» **Rows**:

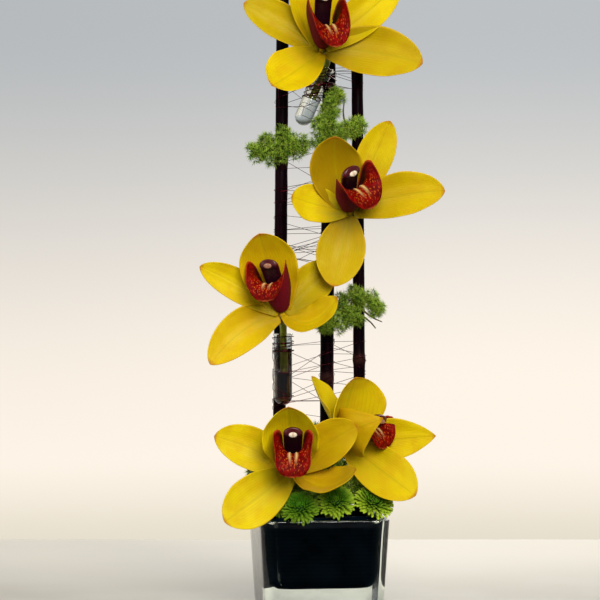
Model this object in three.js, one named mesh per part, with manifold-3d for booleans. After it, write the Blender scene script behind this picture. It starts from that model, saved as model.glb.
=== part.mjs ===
// Yellow cymbidium orchids in a low square glass vase, as a tall upright arrangement.
// Three dark canes stand in floral foam inside a leaf-lined glass vase. Two blooms sit at the rim
// and three more are tied to the canes, each in its own water tube. Needle fern, green button
// chrysanthemums and a wound wire fill and bind it. Millimetres, +Z up, origin at the middle of
// the vase's underside, front of the arrangement towards -Y.
import * as THREE from "three";
import { mergeVertices } from "three/addons/utils/BufferGeometryUtils.js";
import Module from "manifold-3d";

const wasm = await Module();
wasm.setup();
const { Manifold, Mesh: SolidMesh } = wasm;

// Vase: a tapered square tumbler with a thick base.
const vase = {
  height: 75,
  halfTop: 50,
  halfFoot: 45.5,
  cornerTop: 12,
  cornerFoot: 11,
  wall: 6.5,
  floor: 22,
  floorRound: 9,
  turnDegrees: 7,
};
const restGap = 0.35; // clearance left between touching pieces
const fernGap = 0.8; // and round a fern tuft
const liner = { thickness: 1.1, above: 1, wave: 1.4 };
const foam = { top: 68, wallGap: 0.4 };

// Canes: centre line at the foot and at the head, radius, and the heights of their knots.
const canes = {
  left: { foot: [-31, 1, 30], head: [-27, 1, 530], radius: 5.1, knots: [118, 246, 352, 468] },
  middle: { foot: [6.2, 10, 30], head: [9.8, 10, 545], radius: 5.4, knots: [92, 182, 330, 500] },
  right: { foot: [33.6, 2, 30], head: [30.4, 2, 518], radius: 4.7, knots: [104, 197, 340, 446] },
};
const caneSides = 8;
const caneStep = 60; // spacing of the cane's rings
const knotSwell = 0.55;
const knotReach = 5;

// Water tubes: glass vials with a round bottom, each tied in front of a cane.
const vial = { radius: 7, lip: 0.8, wall: 1, sides: 10, waterDepth: 0.78 };
const vials = {
  top: { bottom: [-13.7, -4.4, 380], top: [6, -3.6, 425] },
  upper: { bottom: [14.3, -4.6, 259], top: [20.4, -4.2, 304] },
  lower: { bottom: [-27, -12.2, 161], top: [-27.1, -12.3, 217] },
};

// Blooms. heart is where the tepals meet. turn and tilt (degrees) say how far the lip's mouth
// looks right and up, and roll how far the bloom leans left. lift and sway carry the mouth up and
// to the right by a share of its distance from the heart. Each tepal: tip measured from the heart,
// width, arch (how far the middle bows back), cup (how far the edges come forward), face (where
// its inner side looks) and, on some, how far along it is broadest and where its middle is drawn to.
const front = [0, -1, 0];
const blooms = {
  top: {
    heart: [3, -34, 435.5],
    turn: 22,
    tilt: 14,
    roll: 14,
    lift: 0.38,
    sway: 0.04,
    tepals: {
      dorsal: { tip: [-8, -24, 62], width: 41, arch: 15, cup: 0.3, face: front, broadest: 0.66 },
      petalLeft: {
        tip: [-60, -4, 35], width: 29, arch: 7, cup: 0.2,
        face: [0.1, -1, 0.1], draw: [0, 0, 5],
      },
      petalRight: { tip: [60, -6, 50], width: 31, arch: 8, cup: 0.2, face: front },
      sepalLeft: {
        tip: [-38, -34, -31], width: 39, arch: 9, cup: 0.22,
        face: [0.1, -1, 0.5], broadest: 0.64,
      },
      sepalRight: {
        tip: [76.5, -12, -12], width: 40, arch: 11, cup: 0.2,
        face: [0, -1, 0.12], draw: [0, 0, 9],
      },
    },
    stalk: [[3.6, -26, 434], [6.3, -15.6, 433], [6.7, -6, 427], [-4.7, -4.4, 400]],
  },
  upper: {
    heart: [24.6, -34, 310.5],
    turn: 24,
    tilt: 14,
    roll: 22,
    lift: 0.36,
    sway: 0.17,
    tepals: {
      dorsal: {
        tip: [-12, -27, 56], width: 42, arch: 18, cup: 0.34,
        face: [0.05, -1, 0], broadest: 0.64, draw: [-7, 0, 0],
      },
      petalLeft: { tip: [-45, -18, 11], width: 29, arch: 6, cup: 0.22, face: [0, -1, 0.2], broadest: 0.66 },
      petalRight: { tip: [30.5, -6, 69.5], width: 29, arch: 10, cup: 0.14, face: front, broadest: 0.6 },
      sepalLeft: { tip: [-13.5, -14, -57], width: 38, arch: 9, cup: 0.16, face: [0, -1, 0.1] },
      sepalRight: {
        tip: [72, -12, 15.5], width: 35, arch: 9, cup: 0.2,
        face: [0, -1, 0.15], draw: [0, 0, 10],
      },
    },
    stalk: [[23.2, -25, 309], [21.6, -14, 309], [20.2, -5, 303], [17.6, -4.4, 281]],
  },
  lower: {
    heart: [-30.2, -35, 233],
    turn: -20,
    tilt: 16,
    roll: 5,
    lift: 0.46,
    sway: -0.06,
    tepals: {
      dorsal: { tip: [-14.5, -28, 60], width: 45, arch: 16, cup: 0.36, face: front, broadest: 0.66 },
      petalLeft: {
        tip: [-60, -13, 35.5], width: 25, arch: 7, cup: 0.2,
        face: [0.1, -1, -0.1], draw: [0, 0, 5],
      },
      petalRight: { tip: [42, 4, 39], width: 31, arch: 3, cup: 0.2, face: [-0.1, -1, 0] },
      sepalLeft: {
        tip: [-52, -15, -39], width: 33, arch: 8, cup: 0.2,
        face: [0.1, -1, 0.2], draw: [0, 0, 18],
      },
      sepalRight: {
        tip: [44.5, -27, 12], width: 29, arch: 7, cup: 0.2,
        face: [-0.2, -0.85, 0.75], broadest: 0.62, draw: [0, 0, -20],
      },
    },
    stalk: [[-28.4, -26, 228], [-27, -17.5, 224], [-26.8, -12.7, 214], [-26.4, -12.7, 187]],
  },
  rimLeft: {
    heart: [-19.2, -38, 111.5],
    turn: 0,
    tilt: 14,
    roll: 0,
    lift: 0.2,
    sway: 0,
    tepals: {
      dorsal: { tip: [-3.5, -34, 51], width: 45, arch: 19, cup: 0.34, face: front, broadest: 0.68 },
      petalLeft: {
        tip: [-60, -9, 27.5], width: 33, arch: 7, cup: 0.18,
        face: [0.1, -1, 0.1], draw: [0, 0, 7],
      },
      petalRight: {
        tip: [49, -25, 36], width: 33, arch: 6, cup: 0.18,
        face: [-0.1, -1, 0.1], draw: [0, 0, 7],
      },
      sepalLeft: {
        tip: [-51.5, -27, -36], width: 39, arch: 3, cup: 0.14,
        face: [0.05, -1, 0.1], broadest: 0.6,
      },
      sepalRight: {
        tip: [47.5, -34, 4], width: 32, arch: 10, cup: 0.2,
        face: [-0.1, -0.6, 0.85], broadest: 0.62, draw: [0, 0, -16],
      },
    },
    stalk: [[-18, -28, 107], [-15.7, -17, 99], [-13.7, -10.5, 82], [-13.7, -10, 42]],
  },
  rimRight: {
    heart: [20.8, -20, 132.5],
    turn: 46,
    tilt: 14,
    roll: 0,
    lift: 0.12,
    sway: 0.24,
    tepals: {
      dorsal: { tip: [9, -17, 50], width: 50, arch: 14, cup: 0.26, face: [0.35, -1, -0.1], broadest: 0.62 },
      petalLeft: { tip: [-25.5, -5, 51.5], width: 27, arch: 2, cup: 0.25, face: [0.9, -0.42, 0.35] },
      petalRight: { tip: [69.5, -24, 6], width: 32, arch: 9, cup: 0.18, face: [0.1, -1, 0.12] },
      sepalLeft: { tip: [29, -40, 18.5], width: 42, arch: 26, cup: 0.14, face: [0.8, 0.5, 0.25] },
      sepalRight: {
        tip: [56.5, -34, -38.5], width: 42, arch: 5, cup: 0.14,
        face: [0.1, -1, 0.1], broadest: 0.6,
      },
    },
    stalk: [[16, -13.6, 127], [11, -12, 119], [8.3, -10.5, 96], [8.8, -9.5, 42]],
  },
};
const tepalThickness = 1;
const tepalCells = [4, 5]; // across, along
const heartRadius = 4.6;

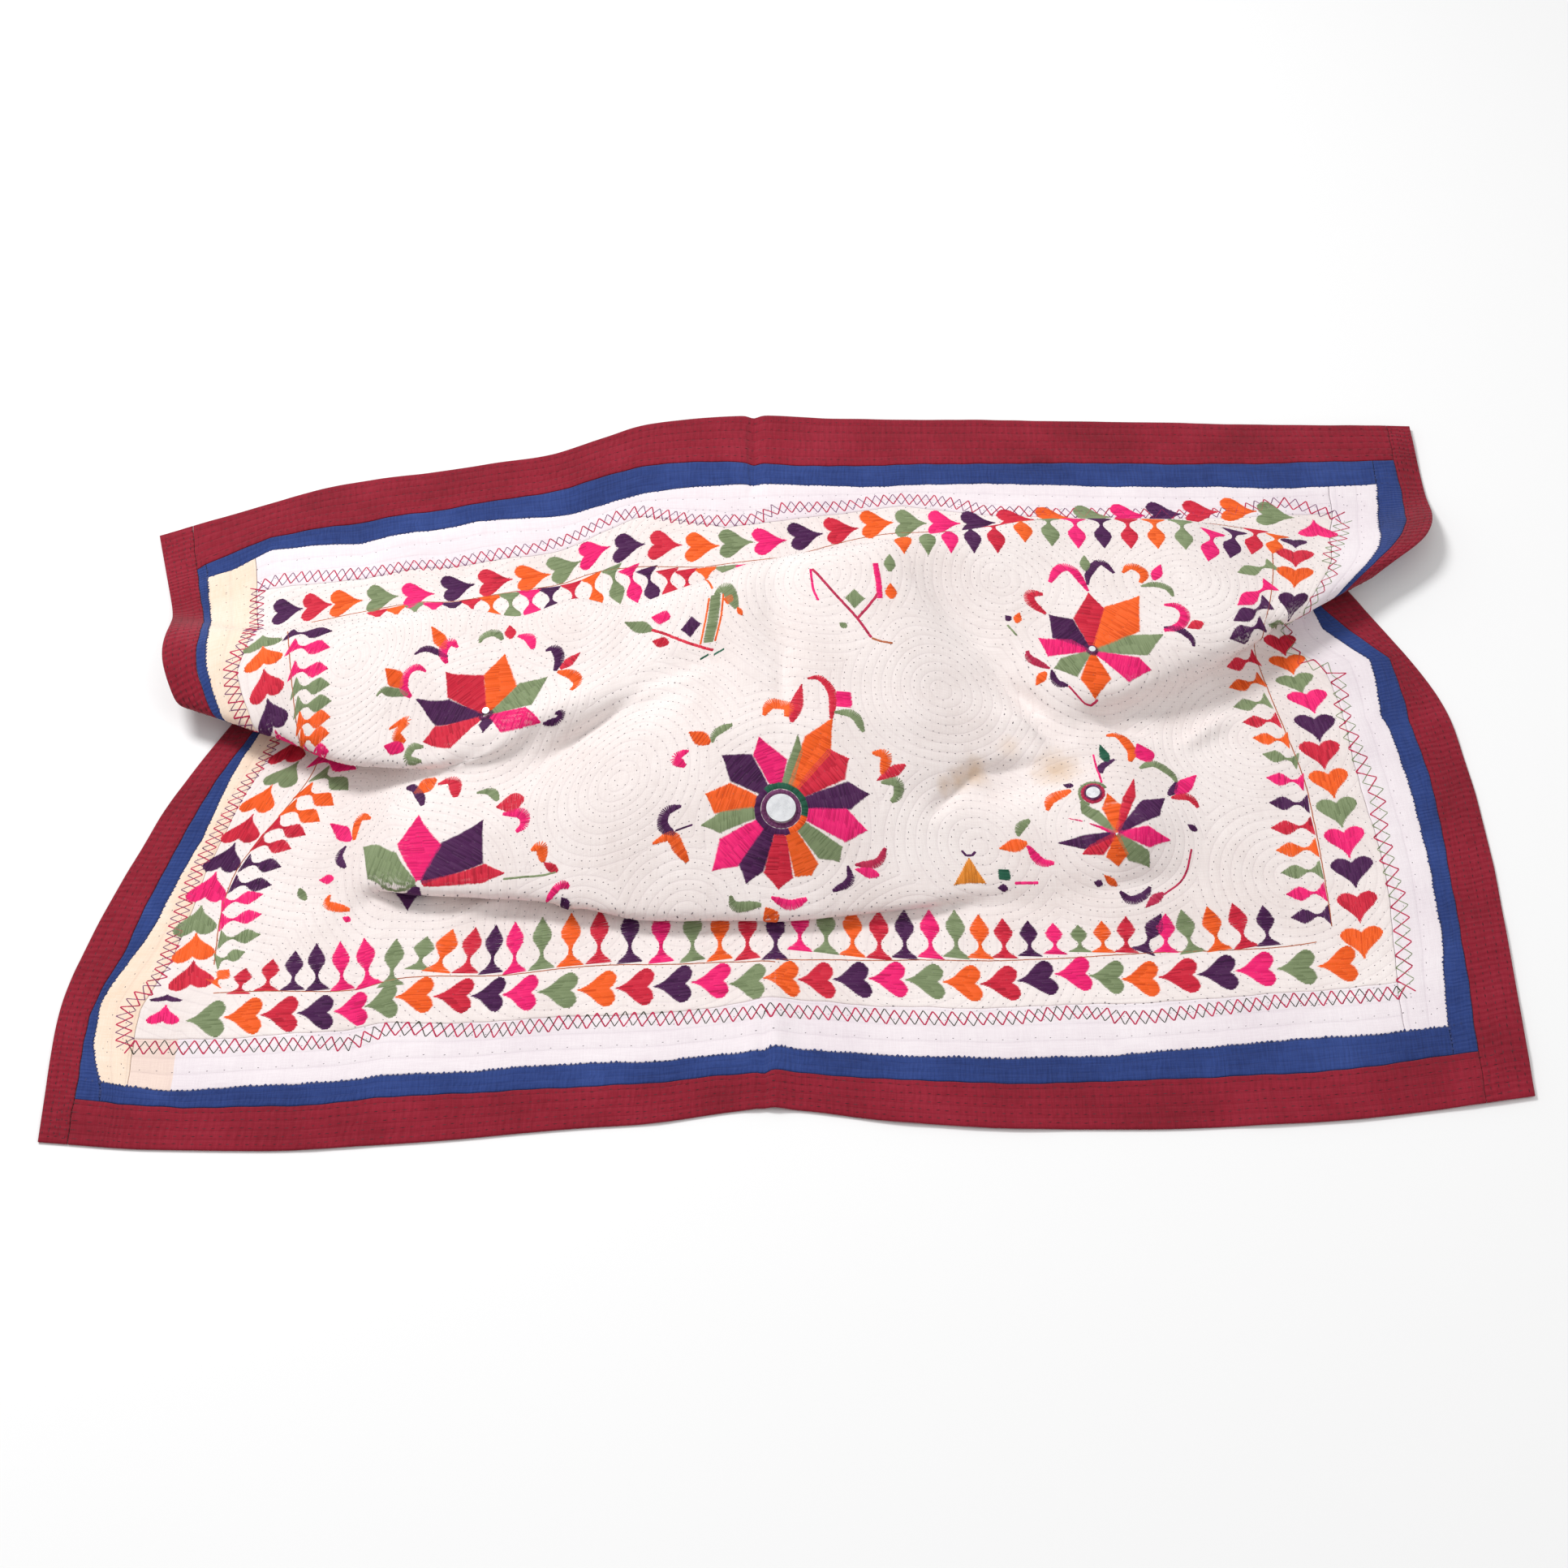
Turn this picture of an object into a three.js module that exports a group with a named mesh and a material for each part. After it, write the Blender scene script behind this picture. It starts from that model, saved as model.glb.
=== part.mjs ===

» **What is being asked**:
Scan the records above for the string "script", then report every line that contains it.

» **Task output**:
Model this object in three.js, one named mesh per part, with manifold-3d for booleans. After it, write the Blender scene script behind this picture. It starts from that model, saved as model.glb.
Turn this picture of an object into a three.js module that exports a group with a named mesh and a material for each part. After it, write the Blender scene script behind this picture. It starts from that model, saved as model.glb.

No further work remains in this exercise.